Kira is winningly played by first-time actress Kenya Miles, but its Wiley Wiggins as Max who turns in the films most compelling performance. As tortured freshman Mitch Kramer in Dazed and Confused, Wiggins was the straight man, a reserved adolescent who spoke with his eyes. But Max is not Mitch a decade later. Chatty, aggressive, and in love with his own twee ramblings, Max is something more like Larry David, an egomaniac with a faulty moral compass (his maddeningly sharp sense of humor keeps him from drifting into the realm of total intolerability). Wiggins still employs those expressive peepers, most notably in a scene where he stares down the orange cat he has just adopted in an effort to be a better person.

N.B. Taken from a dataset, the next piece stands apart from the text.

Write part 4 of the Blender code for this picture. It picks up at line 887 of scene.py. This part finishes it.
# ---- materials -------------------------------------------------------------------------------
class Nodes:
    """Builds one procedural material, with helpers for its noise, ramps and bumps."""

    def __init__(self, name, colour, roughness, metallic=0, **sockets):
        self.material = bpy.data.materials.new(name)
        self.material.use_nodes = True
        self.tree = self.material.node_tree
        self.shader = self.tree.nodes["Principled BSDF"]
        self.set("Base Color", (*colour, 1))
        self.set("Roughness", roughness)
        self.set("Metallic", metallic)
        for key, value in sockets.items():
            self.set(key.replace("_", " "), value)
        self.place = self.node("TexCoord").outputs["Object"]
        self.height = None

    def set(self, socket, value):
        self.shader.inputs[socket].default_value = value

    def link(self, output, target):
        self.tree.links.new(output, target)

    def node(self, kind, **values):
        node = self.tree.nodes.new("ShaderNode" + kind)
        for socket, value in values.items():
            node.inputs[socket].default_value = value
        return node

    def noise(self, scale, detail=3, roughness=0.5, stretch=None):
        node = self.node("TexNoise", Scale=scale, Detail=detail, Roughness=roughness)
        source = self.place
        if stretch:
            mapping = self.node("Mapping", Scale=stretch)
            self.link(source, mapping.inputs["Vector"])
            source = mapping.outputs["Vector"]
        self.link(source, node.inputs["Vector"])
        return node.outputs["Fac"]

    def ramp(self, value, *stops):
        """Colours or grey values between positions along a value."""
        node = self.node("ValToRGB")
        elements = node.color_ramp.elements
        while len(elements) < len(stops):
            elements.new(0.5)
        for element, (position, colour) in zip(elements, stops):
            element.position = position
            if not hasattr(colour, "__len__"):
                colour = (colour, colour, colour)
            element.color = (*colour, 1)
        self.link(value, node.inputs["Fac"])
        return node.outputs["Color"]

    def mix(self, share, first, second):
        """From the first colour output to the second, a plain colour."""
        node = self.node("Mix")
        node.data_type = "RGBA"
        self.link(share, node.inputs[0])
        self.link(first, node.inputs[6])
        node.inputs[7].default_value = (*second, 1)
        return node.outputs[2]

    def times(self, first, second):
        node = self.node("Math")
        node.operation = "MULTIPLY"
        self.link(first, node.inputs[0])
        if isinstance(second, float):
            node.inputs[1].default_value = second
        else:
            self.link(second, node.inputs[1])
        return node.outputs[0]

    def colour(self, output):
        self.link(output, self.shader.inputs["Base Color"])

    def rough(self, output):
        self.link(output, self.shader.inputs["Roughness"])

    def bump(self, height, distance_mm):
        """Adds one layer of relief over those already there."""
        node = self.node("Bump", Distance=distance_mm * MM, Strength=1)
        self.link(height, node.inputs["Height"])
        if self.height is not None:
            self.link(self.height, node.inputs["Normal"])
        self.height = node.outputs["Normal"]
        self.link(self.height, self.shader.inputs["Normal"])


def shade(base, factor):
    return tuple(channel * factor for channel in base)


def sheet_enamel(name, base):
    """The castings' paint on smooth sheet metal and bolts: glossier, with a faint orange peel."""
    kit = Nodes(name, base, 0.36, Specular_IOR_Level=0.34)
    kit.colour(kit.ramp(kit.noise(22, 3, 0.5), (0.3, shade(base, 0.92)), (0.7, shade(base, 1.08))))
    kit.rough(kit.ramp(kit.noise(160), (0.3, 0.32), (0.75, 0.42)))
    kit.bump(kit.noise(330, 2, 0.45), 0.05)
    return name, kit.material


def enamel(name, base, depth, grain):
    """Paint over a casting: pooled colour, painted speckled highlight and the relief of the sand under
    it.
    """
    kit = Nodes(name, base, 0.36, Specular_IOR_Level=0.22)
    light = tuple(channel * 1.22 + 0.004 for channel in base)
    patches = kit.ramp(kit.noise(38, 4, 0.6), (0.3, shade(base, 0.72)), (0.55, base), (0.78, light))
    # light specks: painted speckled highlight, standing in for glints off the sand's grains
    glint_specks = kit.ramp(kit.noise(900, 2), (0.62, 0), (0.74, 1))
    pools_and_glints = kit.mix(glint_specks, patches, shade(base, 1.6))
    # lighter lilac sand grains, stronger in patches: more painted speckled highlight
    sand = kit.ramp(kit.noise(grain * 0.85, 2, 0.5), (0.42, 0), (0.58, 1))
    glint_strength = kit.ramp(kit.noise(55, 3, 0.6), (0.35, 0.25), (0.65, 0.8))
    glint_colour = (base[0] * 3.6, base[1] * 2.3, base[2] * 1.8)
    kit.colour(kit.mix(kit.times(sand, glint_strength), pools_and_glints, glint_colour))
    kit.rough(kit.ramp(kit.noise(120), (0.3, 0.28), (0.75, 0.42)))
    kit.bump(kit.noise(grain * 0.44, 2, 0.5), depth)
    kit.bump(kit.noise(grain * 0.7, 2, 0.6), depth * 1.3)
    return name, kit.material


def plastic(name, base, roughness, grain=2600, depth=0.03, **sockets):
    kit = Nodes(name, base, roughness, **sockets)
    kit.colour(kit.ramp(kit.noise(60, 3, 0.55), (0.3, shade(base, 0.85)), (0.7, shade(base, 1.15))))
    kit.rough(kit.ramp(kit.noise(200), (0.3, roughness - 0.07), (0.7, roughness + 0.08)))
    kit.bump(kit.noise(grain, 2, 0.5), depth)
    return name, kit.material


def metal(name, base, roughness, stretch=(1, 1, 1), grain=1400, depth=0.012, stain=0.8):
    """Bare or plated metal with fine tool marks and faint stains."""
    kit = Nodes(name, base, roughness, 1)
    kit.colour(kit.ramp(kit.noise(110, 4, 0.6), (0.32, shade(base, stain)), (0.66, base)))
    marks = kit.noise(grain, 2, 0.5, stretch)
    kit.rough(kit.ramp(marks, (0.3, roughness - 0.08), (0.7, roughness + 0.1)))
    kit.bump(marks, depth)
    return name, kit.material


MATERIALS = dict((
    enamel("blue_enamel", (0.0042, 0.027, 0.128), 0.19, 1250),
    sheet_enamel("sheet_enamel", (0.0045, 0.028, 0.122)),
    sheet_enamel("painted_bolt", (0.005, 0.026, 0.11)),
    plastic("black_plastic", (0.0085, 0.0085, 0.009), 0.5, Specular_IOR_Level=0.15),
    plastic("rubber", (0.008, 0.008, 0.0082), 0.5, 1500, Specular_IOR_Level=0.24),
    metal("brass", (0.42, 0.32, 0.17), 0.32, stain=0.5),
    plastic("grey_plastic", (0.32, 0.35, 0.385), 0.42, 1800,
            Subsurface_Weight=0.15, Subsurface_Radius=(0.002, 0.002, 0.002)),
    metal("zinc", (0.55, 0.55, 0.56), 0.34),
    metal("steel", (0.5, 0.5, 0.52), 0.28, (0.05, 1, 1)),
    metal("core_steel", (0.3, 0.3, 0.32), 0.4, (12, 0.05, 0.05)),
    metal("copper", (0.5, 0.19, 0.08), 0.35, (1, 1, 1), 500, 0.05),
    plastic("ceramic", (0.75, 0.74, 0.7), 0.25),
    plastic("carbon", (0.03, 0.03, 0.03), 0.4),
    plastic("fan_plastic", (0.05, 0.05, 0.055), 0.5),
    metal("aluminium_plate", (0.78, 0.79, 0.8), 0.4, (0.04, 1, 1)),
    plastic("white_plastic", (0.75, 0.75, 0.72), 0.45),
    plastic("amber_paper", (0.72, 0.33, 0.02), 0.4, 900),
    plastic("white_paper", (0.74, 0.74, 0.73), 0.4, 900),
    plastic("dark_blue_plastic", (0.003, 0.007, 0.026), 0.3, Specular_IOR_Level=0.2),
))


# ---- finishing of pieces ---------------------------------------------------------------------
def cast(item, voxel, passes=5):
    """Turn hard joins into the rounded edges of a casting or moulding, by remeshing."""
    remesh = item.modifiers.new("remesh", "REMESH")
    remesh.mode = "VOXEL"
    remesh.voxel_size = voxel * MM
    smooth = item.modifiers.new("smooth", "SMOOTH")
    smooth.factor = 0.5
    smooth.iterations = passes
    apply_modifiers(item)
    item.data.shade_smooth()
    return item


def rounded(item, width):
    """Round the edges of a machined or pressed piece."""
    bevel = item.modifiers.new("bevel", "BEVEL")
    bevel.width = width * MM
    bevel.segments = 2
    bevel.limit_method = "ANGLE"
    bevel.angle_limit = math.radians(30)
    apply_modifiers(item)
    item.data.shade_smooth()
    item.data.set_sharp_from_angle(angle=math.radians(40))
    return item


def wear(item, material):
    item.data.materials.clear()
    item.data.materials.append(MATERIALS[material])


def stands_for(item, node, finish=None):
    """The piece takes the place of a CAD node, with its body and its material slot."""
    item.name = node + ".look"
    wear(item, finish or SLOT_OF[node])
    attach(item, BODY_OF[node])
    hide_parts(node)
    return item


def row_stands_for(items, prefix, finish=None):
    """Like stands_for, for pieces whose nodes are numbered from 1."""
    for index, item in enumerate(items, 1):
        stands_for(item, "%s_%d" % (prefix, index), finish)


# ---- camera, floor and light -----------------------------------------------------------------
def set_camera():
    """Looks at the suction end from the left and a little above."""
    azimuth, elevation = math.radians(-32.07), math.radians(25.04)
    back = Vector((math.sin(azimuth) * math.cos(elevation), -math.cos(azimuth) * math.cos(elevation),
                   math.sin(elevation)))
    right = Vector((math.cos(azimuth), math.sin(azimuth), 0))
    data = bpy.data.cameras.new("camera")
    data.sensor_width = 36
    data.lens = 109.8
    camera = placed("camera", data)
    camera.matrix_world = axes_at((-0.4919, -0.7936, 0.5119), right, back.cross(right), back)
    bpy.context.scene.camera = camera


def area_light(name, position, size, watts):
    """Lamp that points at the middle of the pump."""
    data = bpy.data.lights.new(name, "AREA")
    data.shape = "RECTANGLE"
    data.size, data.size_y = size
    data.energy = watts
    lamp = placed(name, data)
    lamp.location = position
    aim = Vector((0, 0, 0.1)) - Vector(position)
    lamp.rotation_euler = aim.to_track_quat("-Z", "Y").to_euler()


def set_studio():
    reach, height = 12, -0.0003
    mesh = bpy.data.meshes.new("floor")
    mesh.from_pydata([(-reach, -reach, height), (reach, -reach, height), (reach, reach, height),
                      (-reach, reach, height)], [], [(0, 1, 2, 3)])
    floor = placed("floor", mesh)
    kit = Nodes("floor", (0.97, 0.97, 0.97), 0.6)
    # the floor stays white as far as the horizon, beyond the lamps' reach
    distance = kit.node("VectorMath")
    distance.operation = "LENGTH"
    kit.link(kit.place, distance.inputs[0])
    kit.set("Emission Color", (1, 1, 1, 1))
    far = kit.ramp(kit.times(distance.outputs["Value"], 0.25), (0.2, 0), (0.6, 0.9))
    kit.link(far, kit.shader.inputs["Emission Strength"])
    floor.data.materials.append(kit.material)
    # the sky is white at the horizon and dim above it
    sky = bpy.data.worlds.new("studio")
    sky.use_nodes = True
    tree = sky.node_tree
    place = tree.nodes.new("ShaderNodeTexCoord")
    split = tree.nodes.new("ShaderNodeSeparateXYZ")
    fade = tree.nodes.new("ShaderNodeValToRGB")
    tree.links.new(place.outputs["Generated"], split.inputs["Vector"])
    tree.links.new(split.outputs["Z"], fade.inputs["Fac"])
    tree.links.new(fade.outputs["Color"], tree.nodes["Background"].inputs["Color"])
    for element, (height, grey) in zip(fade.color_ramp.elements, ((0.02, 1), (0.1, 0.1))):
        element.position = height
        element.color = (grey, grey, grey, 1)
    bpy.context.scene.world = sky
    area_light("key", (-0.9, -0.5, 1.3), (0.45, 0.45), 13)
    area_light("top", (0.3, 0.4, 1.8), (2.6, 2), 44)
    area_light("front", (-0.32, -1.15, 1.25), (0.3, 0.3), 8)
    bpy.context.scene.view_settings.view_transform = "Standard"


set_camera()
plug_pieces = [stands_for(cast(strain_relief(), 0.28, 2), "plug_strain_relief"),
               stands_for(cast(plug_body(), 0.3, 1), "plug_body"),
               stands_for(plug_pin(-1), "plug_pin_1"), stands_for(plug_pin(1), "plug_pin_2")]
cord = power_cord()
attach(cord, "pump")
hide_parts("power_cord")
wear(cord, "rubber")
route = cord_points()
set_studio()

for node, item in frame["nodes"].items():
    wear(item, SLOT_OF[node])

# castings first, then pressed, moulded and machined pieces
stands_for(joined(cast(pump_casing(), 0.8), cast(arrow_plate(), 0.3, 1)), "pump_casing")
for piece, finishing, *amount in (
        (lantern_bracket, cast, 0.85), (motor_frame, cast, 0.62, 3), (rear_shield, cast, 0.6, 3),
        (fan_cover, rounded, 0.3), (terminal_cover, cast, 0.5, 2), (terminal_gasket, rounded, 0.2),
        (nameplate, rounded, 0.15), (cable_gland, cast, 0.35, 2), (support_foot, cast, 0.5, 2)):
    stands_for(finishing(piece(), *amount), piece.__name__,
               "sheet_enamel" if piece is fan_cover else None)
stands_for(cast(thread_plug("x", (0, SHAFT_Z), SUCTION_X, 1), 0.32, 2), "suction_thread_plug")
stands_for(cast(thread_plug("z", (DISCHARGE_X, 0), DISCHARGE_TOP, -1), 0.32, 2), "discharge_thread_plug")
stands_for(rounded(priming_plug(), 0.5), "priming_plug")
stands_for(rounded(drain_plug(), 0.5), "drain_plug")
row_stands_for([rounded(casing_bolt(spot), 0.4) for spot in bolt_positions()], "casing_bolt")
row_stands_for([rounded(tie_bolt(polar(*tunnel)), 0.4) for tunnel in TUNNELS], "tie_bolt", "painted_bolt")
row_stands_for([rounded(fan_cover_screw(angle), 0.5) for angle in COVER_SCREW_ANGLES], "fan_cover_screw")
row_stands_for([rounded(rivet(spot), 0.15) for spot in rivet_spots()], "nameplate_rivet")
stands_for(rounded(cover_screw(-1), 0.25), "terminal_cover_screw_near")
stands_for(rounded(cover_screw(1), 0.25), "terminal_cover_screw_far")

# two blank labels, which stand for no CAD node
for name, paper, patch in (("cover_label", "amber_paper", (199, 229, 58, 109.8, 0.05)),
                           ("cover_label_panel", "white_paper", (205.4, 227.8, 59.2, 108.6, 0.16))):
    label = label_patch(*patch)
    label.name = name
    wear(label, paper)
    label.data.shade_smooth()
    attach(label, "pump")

Frankly, he says, he thought it would be cuter. With a bumbling male like Wiggins at her film’s center (along with a superbly caustic supporting performance by Bujalski as his incredulous best friend) Sokol has not attempted to feminize Mumblecore. Rather, she has commercialized it—and that’s not a bad thing.

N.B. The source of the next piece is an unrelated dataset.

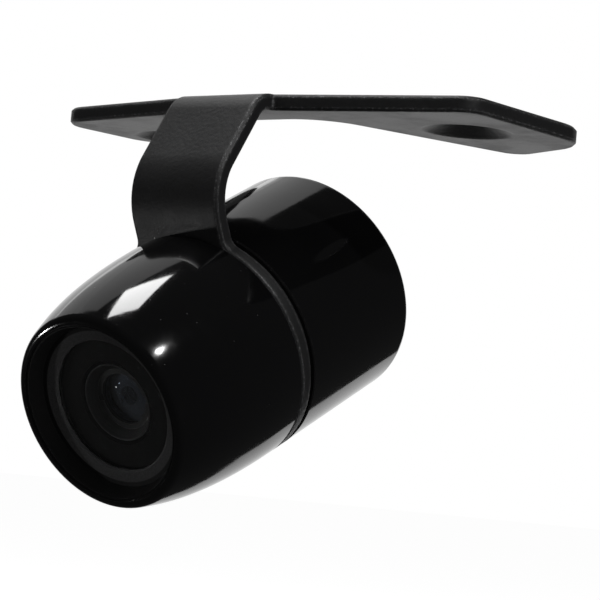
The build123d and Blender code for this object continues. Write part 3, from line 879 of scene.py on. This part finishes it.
class CAMERAPARTS_OT_inductor(Operator):
    """Makes the supply inductor as a drum core with a copper winding"""
    bl_idname = "cameraparts.inductor"
    bl_label = "Supply Inductor"

    def execute(self, context):
        board = context.scene.camera_parts.board
        low, high = barrel_box("supply_inductor")
        centre = ((low[0] + high[0]) / 2, (low[1] + high[1]) / 2)
        radius = (high[0] - low[0]) / 2
        flange = 0.42 * MM
        waist = 0.62 * radius
        pinhole = 0.02 * MM
        edge = 0.08 * MM
        steps_a_turn = 40

        def core(form):
            corners = [(low[2], pinhole), (low[2], radius), (low[2] + flange, radius),
                       (low[2] + flange, waist), (high[2] - flange, waist), (high[2] - flange, radius),
                       (high[2], radius), (high[2], pinhole)]
            lathe(form, rounded(corners, edge, steps=3), 64)
            for vertex in form.verts:
                vertex.co += on_barrel(0, *centre) - BARREL_CENTRE

        def winding(form):
            first = low[2] + flange + board.wire_radius
            last = high[2] - flange - board.wire_radius
            out = waist + board.wire_radius * 1.4
            steps = steps_a_turn * board.winding_turns
            points = []
            for step in range(steps + 1):
                spin = math.tau * step / steps_a_turn
                station = first + (last - first) * step / steps
                points.append(on_barrel(station, centre[0] + out * math.cos(spin),
                                        centre[1] + out * math.sin(spin)))
            tube(form, points, board.wire_radius, sides=8)

        add_piece("inductor_core", core, "camera", "ferrite", ["supply_inductor"])
        add_piece("inductor_winding", winding, "camera", "brass")
        return {"FINISHED"}


class CAMERAPARTS_OT_crystal(Operator):
    """Makes the crystal's pressed can with its welded rim"""
    bl_idname = "cameraparts.crystal"
    bl_label = "Sensor Crystal"

    def execute(self, context):
        low, high = barrel_box("sensor_crystal")
        rim = 0.18 * MM
        rim_thickness = 0.22 * MM
        rim_edge = 0.07 * MM
        can_edge = 0.20 * MM

        def can(form):
            soft_box(form, (low[0] + rim, low[1] + rim, low[2]), (high[0] - rim, high[1] - rim, high[2]),
                     can_edge, segments=5)
            soft_box(form, low, (high[0], high[1], low[2] + rim_thickness), rim_edge)

        add_piece("crystal_can", can, "camera", "screw_steel", ["sensor_crystal"])
        return {"FINISHED"}


class CAMERAPARTS_OT_solder(Operator):
    """Makes the solder joints of the socket"""
    bl_idname = "cameraparts.solder"
    bl_label = "Solder Joints"

    def execute(self, context):
        board_face = barrel_box("video_board")[0][2]
        pins_low, pins_high = barrel_box("socket_pins")
        row = (pins_low[1] + pins_high[1]) / 2
        spread = pins_high[0] - pins_low[0] - 0.4 * MM

        pins = 4
        blob_radius = 0.42 * MM
        flattening = 0.7
        proud = 0.02 * MM

        def joints(form):
            for pin in range(pins):
                x = -spread / 2 + spread * pin / (pins - 1)
                blob = bmesh.ops.create_uvsphere(form, u_segments=20, v_segments=12, radius=blob_radius)
                for vertex in blob["verts"]:
                    station = board_face + proud - max(vertex.co.z, 0.0) * flattening
                    vertex.co = on_barrel(station, x + vertex.co.x, row + vertex.co.y)

        add_piece("socket_solder", joints, "camera", "screw_steel")
        return {"FINISHED"}


class CAMERAPARTS_OT_studio(Operator):
    """Sets the plain floor, the soft lights and the view"""
    bl_idname = "cameraparts.studio"
    bl_label = "Studio"

    def execute(self, context):
        studio = context.scene.camera_parts.studio
        middle = (CAD_BOX[0] + CAD_BOX[1]) / 2
        lens = sum(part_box("front_element"), Vector()) / 2
        # Name, aimed point, azimuth, elevation, distance, width and height in mm, power, seen in gloss
        lamps = (
            ("backdrop_light", middle, -140, 0, 400, 560, 480, studio.backdrop_power, True),
            ("left_softbox", middle, -118, 47, 400, 330, 320, studio.left_power, True),
            ("overhead_softbox", middle, -62, 77, 260, 92, 74, studio.overhead_power, True),
            ("side_lamp", middle, 70, 42, 300, 11, 11, studio.side_power, True),
            ("lens_catchlight", lens, -54, -17, 86, 3, 3, studio.catch_power, True),
            ("front_fill", middle, -45, 32, 400, 180, 180, studio.fill_power, False),
            ("low_fill", middle, 80, -18, 140, 60, 24, studio.low_power, False),
        )
        for lamp in lamps:
            add_lamp(*lamp)
        add_floor(studio, middle)
        set_world()
        set_view(studio)
        return {"FINISHED"}


def direction(azimuth, elevation):
    """Unit vector towards an azimuth and an elevation, in radians; azimuth 0 is the lens side."""
    return Vector((math.sin(azimuth) * math.cos(elevation), -math.cos(azimuth) * math.cos(elevation),
                   math.sin(elevation)))


def add_lamp(name, target, azimuth, elevation, distance, width, height, power, in_gloss):
    """A soft rectangular lamp that faces its target; angles in degrees, distance and size in millimetres."""
    lamp = bpy.data.lights.new(name, "AREA")
    lamp.shape = "RECTANGLE"
    lamp.size = width * MM
    lamp.size_y = height * MM
    lamp.energy = power
    holder = bpy.data.objects.new(name, lamp)
    towards = direction(math.radians(azimuth), math.radians(elevation))
    holder.location = target + towards * (distance * MM)
    holder.rotation_euler = (-towards).to_track_quat("-Z", "Y").to_euler()
    holder.visible_camera = False
    holder.visible_glossy = in_gloss
    bpy.context.scene.collection.objects.link(holder)


def add_floor(studio, middle):
    """A plain floor well below the object: it glows, so that it reads as near white, and isn't reflected."""
    reach = 3.0
    level = CAD_BOX[0].z - studio.floor_gap
    corners = [(middle.x + x, middle.y + y, level)
               for x, y in ((-reach, -reach), (reach, -reach), (reach, reach), (-reach, reach))]
    mesh = bpy.data.meshes.new("floor")
    mesh.from_pydata(corners, [], [(0, 1, 2, 3)])
    floor = bpy.data.objects.new("floor", mesh)
    bpy.context.scene.collection.objects.link(floor)
    finish = Finish("floor_paper", Roughness=0.8)
    grain = finish.group(grain_group, Size=12 * MM, Fine_Size=1.5 * MM, Fine_Share=0.3)
    finish.feed("Base Color", finish.mix(grain["Shade"], toned(studio.floor, 0.985), studio.floor))
    finish.feed("Emission Color", (1.0, 1.0, 1.0, 1.0))
    finish.feed("Emission Strength", 0.95)
    mesh.materials.append(finish.material)
    floor.visible_glossy = False
    floor.visible_diffuse = False
    floor.visible_transmission = False


def set_world():
    """White behind everything as the camera sees it, and a dim even grey to every other ray."""
    dim_grey = (0.035, 0.035, 0.035)
    world = bpy.data.worlds.new("studio_white")
    world.use_nodes = True
    bpy.context.scene.world = world
    maker = NodeMaker(world.node_tree)
    sky = world.node_tree.nodes["Background"]
    path = maker.add("ShaderNodeLightPath")
    maker.put(sky.inputs["Color"], maker.mix(path.outputs["Is Camera Ray"], dim_grey, (1, 1, 1)))
    bpy.context.scene.view_settings.view_transform = "Standard"


def set_view(studio):
    """The camera that looks at the aimed point from the view's azimuth and elevation."""
    back = direction(studio.azimuth, studio.elevation)
    level = Vector((math.cos(studio.azimuth), math.sin(studio.azimuth), 0))
    upright = back.cross(level)
    right = level * math.cos(studio.roll) + upright * math.sin(studio.roll)
    lens = bpy.data.cameras.new("view")
    lens.lens = studio.focal_length
    lens.sensor_width = 36.0
    lens.clip_start = 10 * MM
    lens.clip_end = 20.0
    camera = bpy.data.objects.new("view", lens)
    turn = Matrix((right, back.cross(right), back)).transposed()
    camera.matrix_world = Matrix.Translation(Vector(studio.aim) + back * studio.distance) @ turn.to_4x4()
    bpy.context.scene.collection.objects.link(camera)
    bpy.context.scene.camera = camera


class CAMERAPARTS_PT_sidebar(Panel):
    """Lists the parts in the order in which they are made"""
    bl_idname = "CAMERAPARTS_PT_sidebar"
    bl_label = "Camera Parts"
    bl_space_type = "VIEW_3D"
    bl_region_type = "UI"
    bl_category = "Camera Parts"

    def draw(self, context):
        for operator in OPERATORS:
            self.layout.operator(operator.bl_idname)


OPERATORS = (
    CAMERAPARTS_OT_bracket,
    CAMERAPARTS_OT_housings,
    CAMERAPARTS_OT_black_parts,
    CAMERAPARTS_OT_glass,
    CAMERAPARTS_OT_inner_parts,
    CAMERAPARTS_OT_grommet,
    CAMERAPARTS_OT_seam_bead,
    CAMERAPARTS_OT_processor,
    CAMERAPARTS_OT_inductor,
    CAMERAPARTS_OT_crystal,
    CAMERAPARTS_OT_solder,
    CAMERAPARTS_OT_studio,
)
CLASSES = (
    BracketCoatSettings,
    ShellSettings,
    PlasticSettings,
    GlassSettings,
    BoardSettings,
    GrommetSettings,
    StudioSettings,
    CameraPartsSettings,
    *OPERATORS,
    CAMERAPARTS_PT_sidebar,
)


def register():
    for kind in CLASSES:
        bpy.utils.register_class(kind)
    bpy.types.Scene.camera_parts = PointerProperty(type=CameraPartsSettings)


def unregister():
    del bpy.types.Scene.camera_parts
    for kind in reversed(CLASSES):
        bpy.utils.unregister_class(kind)


def main():
    """Makes everything in order."""
    register()
    for operator in OPERATORS:
        group, name = operator.bl_idname.split(".")
        getattr(getattr(bpy.ops, group), name)()


if __name__ == "__main__":
    main()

Sorry, Thanks has all the pleasures of the “genre”: wince-worthy awkwardness; a loving eye cast on the mundane and aimless; freckled, chubby people you could easily know. But the film avoids the pitfalls that make films like Funny Ha Ha and Kissing on the Mouth obtuse to the average cinema-goer. Someone whose tastes don’t lean toward the indie can clearly recognize Sorry, Thanks as a real live movie: the sound is clear, the image is steady and the plot is tight. One can’t help but think Sokol’s history as a producer has something to do with the solidity of her first directorial offering—this lady clearly knows how to get things done.
Sokol’s script (co-written with producer Lauren Veloski) is as seamless as any studio rom-com—if studio rom-coms had astute, nuanced dialogue and a skilled cast of filmmakers to offer improvisational touches. Sorry, Thanks has just enough plot to keep it interesting, while still allowing the shapelessness of real life to inform it’s forward(ish) motion.